Entries with model source code
□ □ □

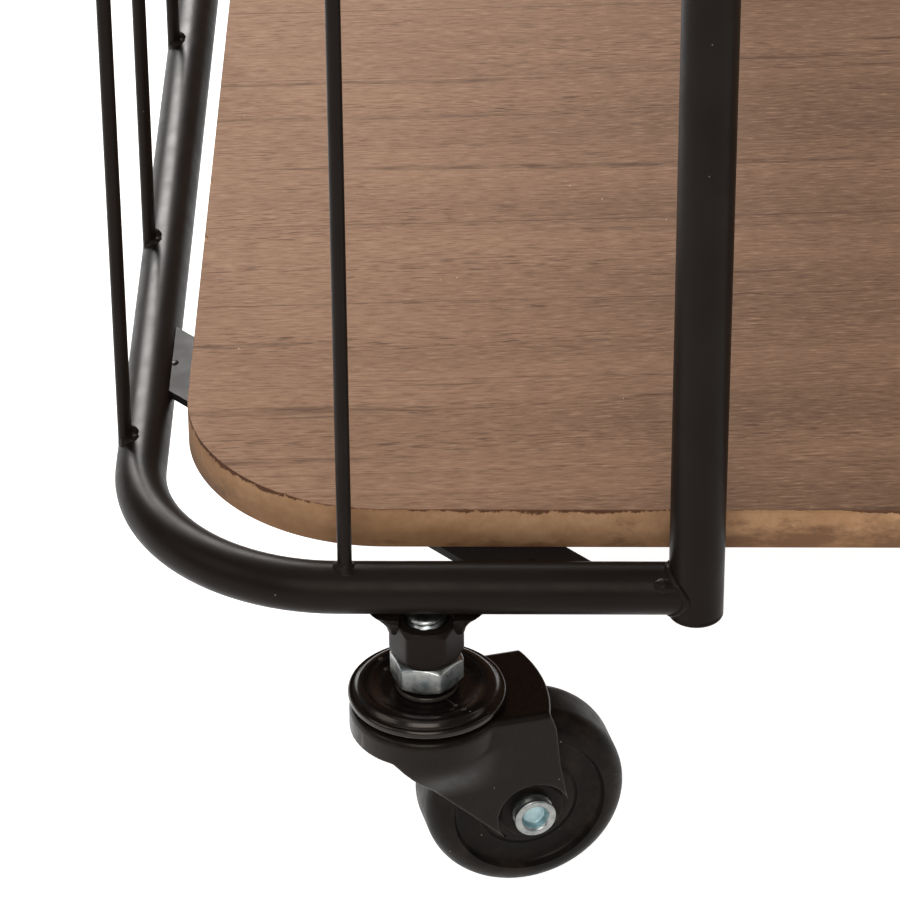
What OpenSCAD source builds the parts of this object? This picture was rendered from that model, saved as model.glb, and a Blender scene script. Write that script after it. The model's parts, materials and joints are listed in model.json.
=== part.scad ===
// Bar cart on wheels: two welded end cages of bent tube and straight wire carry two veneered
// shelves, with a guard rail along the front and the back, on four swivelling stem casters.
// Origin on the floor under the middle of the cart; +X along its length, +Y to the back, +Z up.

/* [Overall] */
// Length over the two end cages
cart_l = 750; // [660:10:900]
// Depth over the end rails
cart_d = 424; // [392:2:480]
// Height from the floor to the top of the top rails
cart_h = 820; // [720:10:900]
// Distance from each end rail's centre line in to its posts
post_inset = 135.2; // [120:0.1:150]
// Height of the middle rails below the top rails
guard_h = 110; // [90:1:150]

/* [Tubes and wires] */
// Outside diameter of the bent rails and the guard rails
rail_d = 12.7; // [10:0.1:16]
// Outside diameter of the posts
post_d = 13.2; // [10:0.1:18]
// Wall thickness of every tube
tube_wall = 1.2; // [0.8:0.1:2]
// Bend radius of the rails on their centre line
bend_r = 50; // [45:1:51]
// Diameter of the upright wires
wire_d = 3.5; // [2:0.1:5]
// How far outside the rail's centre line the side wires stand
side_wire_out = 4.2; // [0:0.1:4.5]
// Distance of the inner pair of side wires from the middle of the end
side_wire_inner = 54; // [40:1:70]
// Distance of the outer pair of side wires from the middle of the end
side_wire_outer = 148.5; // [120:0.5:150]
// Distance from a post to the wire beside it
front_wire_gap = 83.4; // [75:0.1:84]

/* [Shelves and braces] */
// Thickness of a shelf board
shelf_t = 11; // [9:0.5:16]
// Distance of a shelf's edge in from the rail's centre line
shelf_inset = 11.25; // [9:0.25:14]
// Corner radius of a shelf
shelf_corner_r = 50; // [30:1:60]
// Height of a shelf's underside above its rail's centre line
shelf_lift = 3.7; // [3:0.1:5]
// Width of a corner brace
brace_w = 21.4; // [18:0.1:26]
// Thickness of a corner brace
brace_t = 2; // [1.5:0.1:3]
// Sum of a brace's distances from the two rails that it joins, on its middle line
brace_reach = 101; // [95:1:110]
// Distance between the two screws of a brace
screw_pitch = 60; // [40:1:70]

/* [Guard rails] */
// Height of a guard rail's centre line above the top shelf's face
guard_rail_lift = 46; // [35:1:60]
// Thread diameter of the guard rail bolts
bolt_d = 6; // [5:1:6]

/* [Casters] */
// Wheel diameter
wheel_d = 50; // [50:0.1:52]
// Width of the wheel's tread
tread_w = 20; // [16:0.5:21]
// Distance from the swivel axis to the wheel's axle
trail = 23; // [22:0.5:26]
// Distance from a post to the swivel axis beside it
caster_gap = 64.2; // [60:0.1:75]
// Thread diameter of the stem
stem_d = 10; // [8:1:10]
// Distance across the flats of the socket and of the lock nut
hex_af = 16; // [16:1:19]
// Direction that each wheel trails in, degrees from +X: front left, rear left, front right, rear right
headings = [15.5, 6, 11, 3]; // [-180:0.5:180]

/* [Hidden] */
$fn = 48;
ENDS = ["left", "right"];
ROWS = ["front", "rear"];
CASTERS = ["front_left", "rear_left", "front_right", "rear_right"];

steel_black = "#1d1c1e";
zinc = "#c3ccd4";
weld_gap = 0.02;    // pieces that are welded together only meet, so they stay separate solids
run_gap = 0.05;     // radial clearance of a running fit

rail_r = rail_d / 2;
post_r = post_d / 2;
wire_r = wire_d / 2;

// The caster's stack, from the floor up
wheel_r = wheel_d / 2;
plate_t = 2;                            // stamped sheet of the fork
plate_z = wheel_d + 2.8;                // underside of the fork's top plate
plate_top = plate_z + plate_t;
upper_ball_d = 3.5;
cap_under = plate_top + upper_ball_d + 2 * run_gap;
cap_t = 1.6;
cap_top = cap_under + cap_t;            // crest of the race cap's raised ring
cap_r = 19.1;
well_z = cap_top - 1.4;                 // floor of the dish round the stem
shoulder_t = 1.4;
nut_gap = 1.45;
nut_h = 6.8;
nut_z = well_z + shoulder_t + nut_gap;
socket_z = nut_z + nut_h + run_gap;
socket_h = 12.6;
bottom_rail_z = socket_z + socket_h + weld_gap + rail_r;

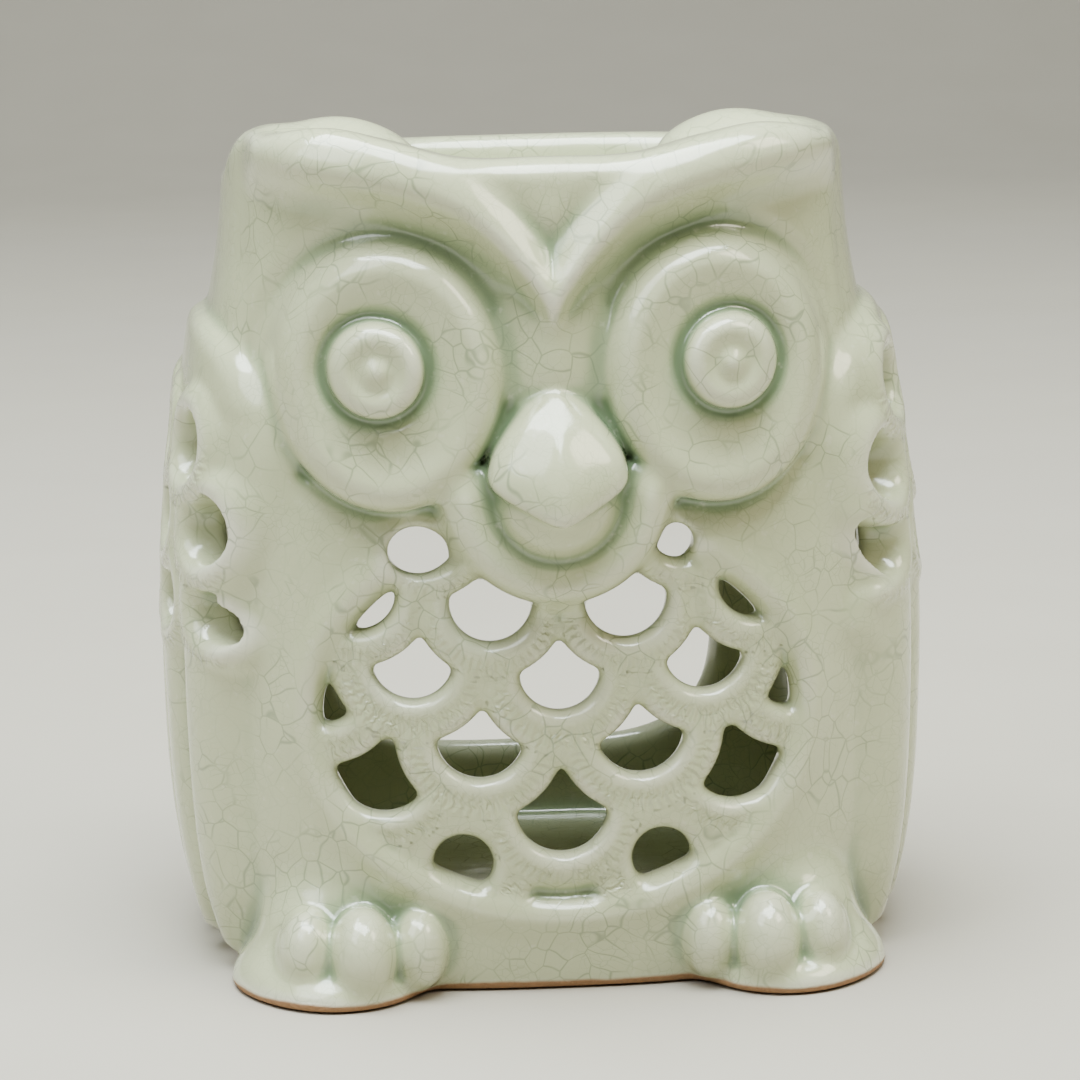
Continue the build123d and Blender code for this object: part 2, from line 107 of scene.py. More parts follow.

□ □ □

■ **What needs to be done**
Return exactly the lines from the beginning of the data above through the one containing "back, +Z up.", please. Include both end lines and add nothing else.

■ **The completed task**
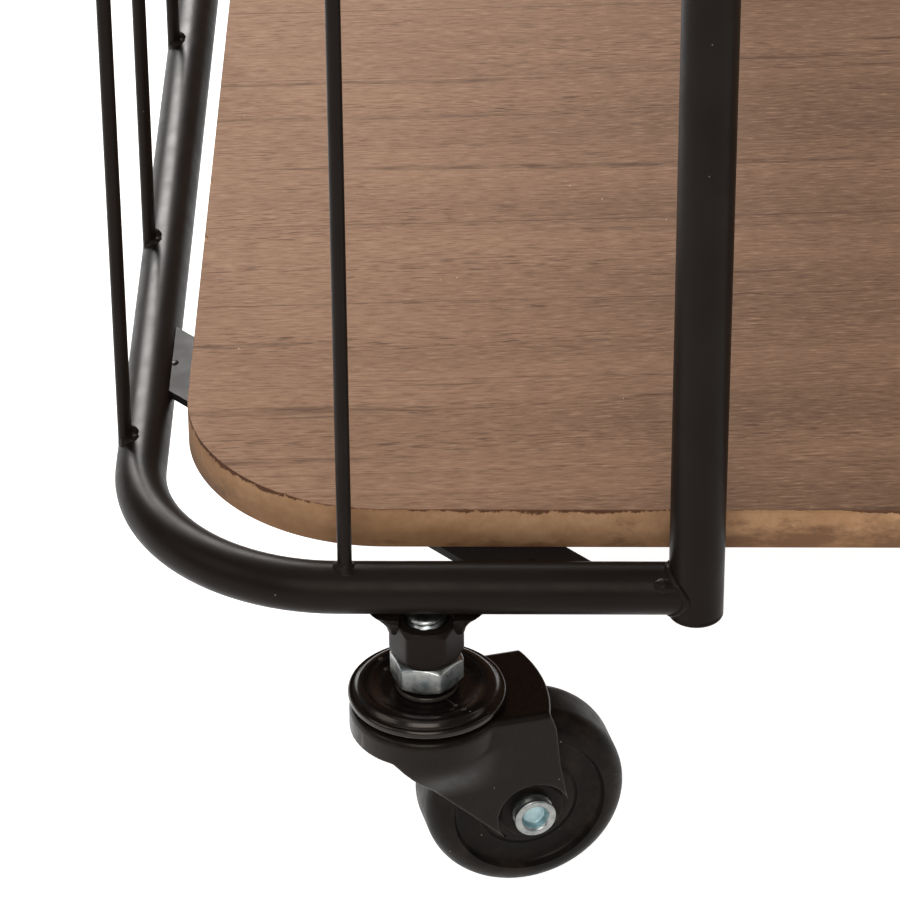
What OpenSCAD source builds the parts of this object? This picture was rendered from that model, saved as model.glb, and a Blender scene script. Write that script after it. The model's parts, materials and joints are listed in model.json.
=== part.scad ===
// Bar cart on wheels: two welded end cages of bent tube and straight wire carry two veneered
// shelves, with a guard rail along the front and the back, on four swivelling stem casters.
// Origin on the floor under the middle of the cart; +X along its length, +Y to the back, +Z up.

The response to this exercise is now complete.